=== INFORMATION SHOWN ===
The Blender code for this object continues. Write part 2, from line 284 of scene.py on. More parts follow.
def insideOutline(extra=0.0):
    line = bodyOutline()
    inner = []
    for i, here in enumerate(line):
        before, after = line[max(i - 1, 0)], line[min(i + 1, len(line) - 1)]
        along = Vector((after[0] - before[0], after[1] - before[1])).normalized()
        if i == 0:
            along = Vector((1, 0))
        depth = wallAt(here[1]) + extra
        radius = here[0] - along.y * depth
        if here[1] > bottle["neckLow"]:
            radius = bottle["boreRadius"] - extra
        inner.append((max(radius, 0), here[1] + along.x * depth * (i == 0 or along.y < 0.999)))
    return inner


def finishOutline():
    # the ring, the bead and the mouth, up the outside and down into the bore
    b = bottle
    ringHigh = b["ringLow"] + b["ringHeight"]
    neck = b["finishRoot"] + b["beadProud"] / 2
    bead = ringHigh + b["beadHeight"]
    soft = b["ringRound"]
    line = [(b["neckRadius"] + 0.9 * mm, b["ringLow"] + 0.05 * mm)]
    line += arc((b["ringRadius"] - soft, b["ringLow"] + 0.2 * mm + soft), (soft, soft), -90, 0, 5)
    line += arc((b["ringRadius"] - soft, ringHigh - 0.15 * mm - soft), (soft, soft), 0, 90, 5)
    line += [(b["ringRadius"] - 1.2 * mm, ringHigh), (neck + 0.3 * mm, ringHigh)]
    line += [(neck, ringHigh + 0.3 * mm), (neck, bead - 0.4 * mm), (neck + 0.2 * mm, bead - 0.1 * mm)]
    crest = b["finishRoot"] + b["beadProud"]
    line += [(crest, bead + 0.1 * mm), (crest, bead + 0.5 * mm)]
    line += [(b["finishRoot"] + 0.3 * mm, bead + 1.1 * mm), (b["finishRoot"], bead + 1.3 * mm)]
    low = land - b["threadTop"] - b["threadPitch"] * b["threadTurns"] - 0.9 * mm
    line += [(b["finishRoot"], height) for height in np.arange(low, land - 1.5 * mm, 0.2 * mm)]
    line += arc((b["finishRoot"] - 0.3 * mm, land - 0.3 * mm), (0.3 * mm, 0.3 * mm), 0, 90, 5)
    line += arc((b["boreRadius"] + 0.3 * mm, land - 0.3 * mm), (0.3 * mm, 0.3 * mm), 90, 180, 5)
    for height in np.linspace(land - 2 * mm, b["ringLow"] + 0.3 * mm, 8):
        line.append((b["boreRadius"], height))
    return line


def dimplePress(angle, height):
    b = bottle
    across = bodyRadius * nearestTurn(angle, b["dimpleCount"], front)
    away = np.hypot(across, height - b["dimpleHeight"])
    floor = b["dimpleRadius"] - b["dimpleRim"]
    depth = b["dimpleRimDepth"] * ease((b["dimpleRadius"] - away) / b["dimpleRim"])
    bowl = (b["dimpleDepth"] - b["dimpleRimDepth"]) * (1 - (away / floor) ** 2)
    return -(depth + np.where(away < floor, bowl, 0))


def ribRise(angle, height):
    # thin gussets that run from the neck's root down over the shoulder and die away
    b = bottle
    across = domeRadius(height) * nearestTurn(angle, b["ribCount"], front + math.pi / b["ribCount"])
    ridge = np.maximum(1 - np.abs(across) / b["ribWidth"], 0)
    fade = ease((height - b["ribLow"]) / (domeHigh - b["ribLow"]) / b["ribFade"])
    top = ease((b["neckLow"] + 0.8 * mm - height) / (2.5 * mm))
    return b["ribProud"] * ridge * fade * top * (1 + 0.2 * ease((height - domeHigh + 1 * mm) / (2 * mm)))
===
▸ TASK OBJECTIVE
Set down the lines above as they stand, starting with the first line and ending with the line that contains "return inner".

▸ SOLUTION BELOW
The Blender code for this object continues. Write part 2, from line 284 of scene.py on. More parts follow.
def insideOutline(extra=0.0):
    line = bodyOutline()
    inner = []
    for i, here in enumerate(line):
        before, after = line[max(i - 1, 0)], line[min(i + 1, len(line) - 1)]
        along = Vector((after[0] - before[0], after[1] - before[1])).normalized()
        if i == 0:
            along = Vector((1, 0))
        depth = wallAt(here[1]) + extra
        radius = here[0] - along.y * depth
        if here[1] > bottle["neckLow"]:
            radius = bottle["boreRadius"] - extra
        inner.append((max(radius, 0), here[1] + along.x * depth * (i == 0 or along.y < 0.999)))
    return inner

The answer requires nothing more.